Afstandelijke managementstijl

Van den Boom heeft daarnaast een afstandelijke managementstijl gehanteerd, ze sloot zich op in haar kantoor, was weinig op de werkvloer aanwezig, en updates over haar taak gaf ze in collegezalen. Er waren ‘focusgroepen’ maar de input die medewerkers gaven werd selectief gebruikt. Er bestaan ook geen verslagen van. Van de feedback die medewerkers konden geven op de eerste versie van het adviesrapport (in het Novotel Rotterdam Brainpark), zagen ze weinig terug in de finale versie.

 

Zo groeide de onrust over wat een eventuele fusie eigenlijk zou opleveren. De ESHCC heeft in de afgelopen decennia een sterk profiel ontwikkeld, zowel qua onderwijs en onderzoek, maar aangezien dit nauwelijks werd erkend door het adviesrapport, en tegelijkertijd alternatieve plannen prominent werden gepusht (onder andere het controversiële stuk over healthy humanities), vroegen veel medewerkers zich af (a) waarom ze niet meer credits kregen voor hun verdiensten, en (b) wat die alternatieve plannen allemaal zouden gaan betekenen voor de toekomst van het onderwijs dat ze geven of ondersteunen, en het onderzoek dat ze doen. Dat enkele mensen ‘No Dymph’ hadden ingevuld bij de MentiDit verwijst naar een passage in het originele artikel waarin wordt gevraagd wat medewerkers willen als de twee faculteiten gaan fuseren. Het meest gegeven anonieme antwoord is dan ‘No Dymph’., moet in dit licht begrepen worden: het kwam voort uit een diepe bottom-up-frustratie van medewerkers die zich toen al bijna een jaar niet gehoord voelden en in het rapport geen heldere analyse vonden van wat de fusie precies zou bewerkstelligen.

 

Stemmingmakerij

Gedurende het traject werd duidelijk dat terwijl de grote meerderheid tegen een fusie was (of ten minste zeer sceptisch), er een paar mensen voor waren. Deze laatste mensen zijn nu wel erg ruim aan bod gelaten in het artikel: Ben Wubs, Hein Klemann en Arjo Klamer. Naar mijn mening betekent dit dat het verhaal van Folia en Erasmus Magazine niet representatief is voor wat er daadwerkelijk leeft binnen de faculteit. Ik vind het treurig dat er zoveel aandacht gaat naar wat in mijn opinie toch vooral stemmingmakerij is.

 

Tot slot constateer ik met verbazing dat door sommige hoogleraren in dit artikel plagiaat geframed wordt als ‘mag best als je bestuurder bent’. Hebben bestuurders niet bij uitstek een voorbeeldfunctie?

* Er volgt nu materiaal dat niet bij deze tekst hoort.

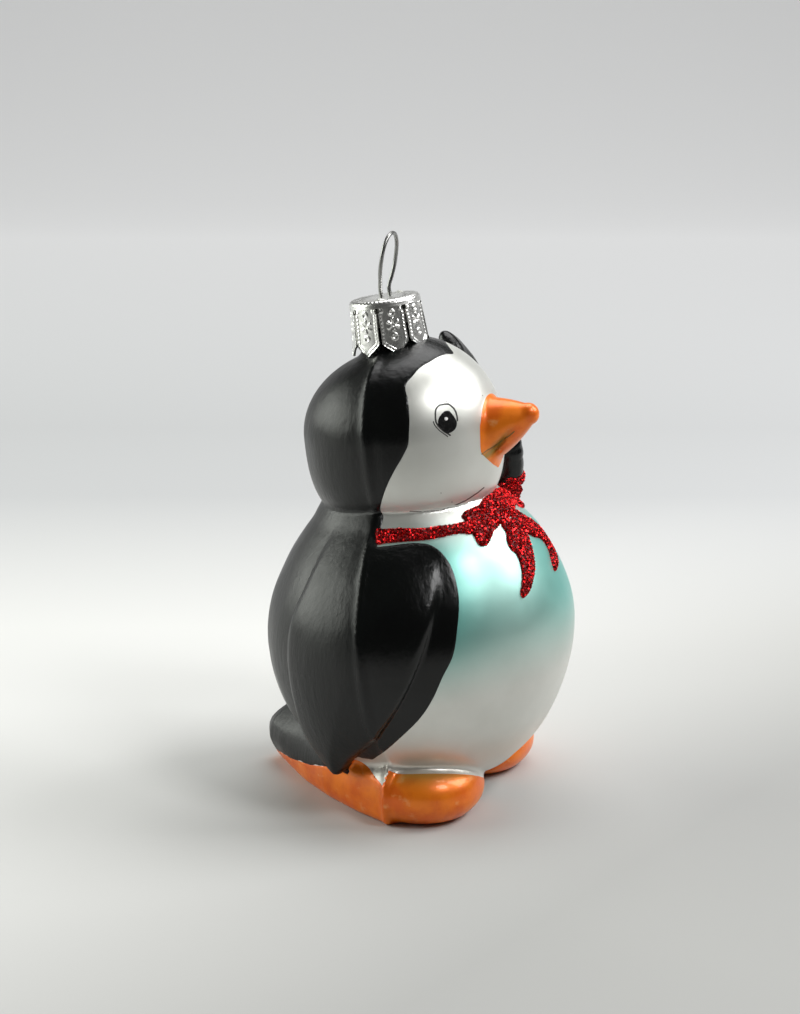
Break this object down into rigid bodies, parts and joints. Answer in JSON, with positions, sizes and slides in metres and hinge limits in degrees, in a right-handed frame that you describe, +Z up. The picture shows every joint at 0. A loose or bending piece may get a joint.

Inmiddels zag ik dat Liesbet van Zoonen in haar opinieartikel in Folia ook volop meedoet aan de stemmingmakerij. Haar stuk suggereert dat het aankaarten van plagiaat begaan door bestuurders van dezelfde orde is als het seksueel lastig vallen van mensen. Zo bont heb ik het toch niet vaak eerder gezien. Ik vind het curieus dat dit type insinuaties worden gepubliceerd in universiteitsbladen, maar blijkbaar zijn er veel mensen iets aan gelegen om Van den Boom te rehabiliteren ten koste van een grote groep universitaire medewerkers die gewoon jarenlang hard gewerkt heeft aan het opbouwen van mooi onderwijs en onderzoek. Ik ben geen onderzoeksjournalist, maar dit roept bij mij toch wel de vraag op waarom juist deze mensen Van den Boom zo gepassioneerd verdedigen.

 

Marc Verboord is universitair hoofddocent bij de afdeling media & communicatie van de ESHCC van de Erasmus Universiteit Rotterdam.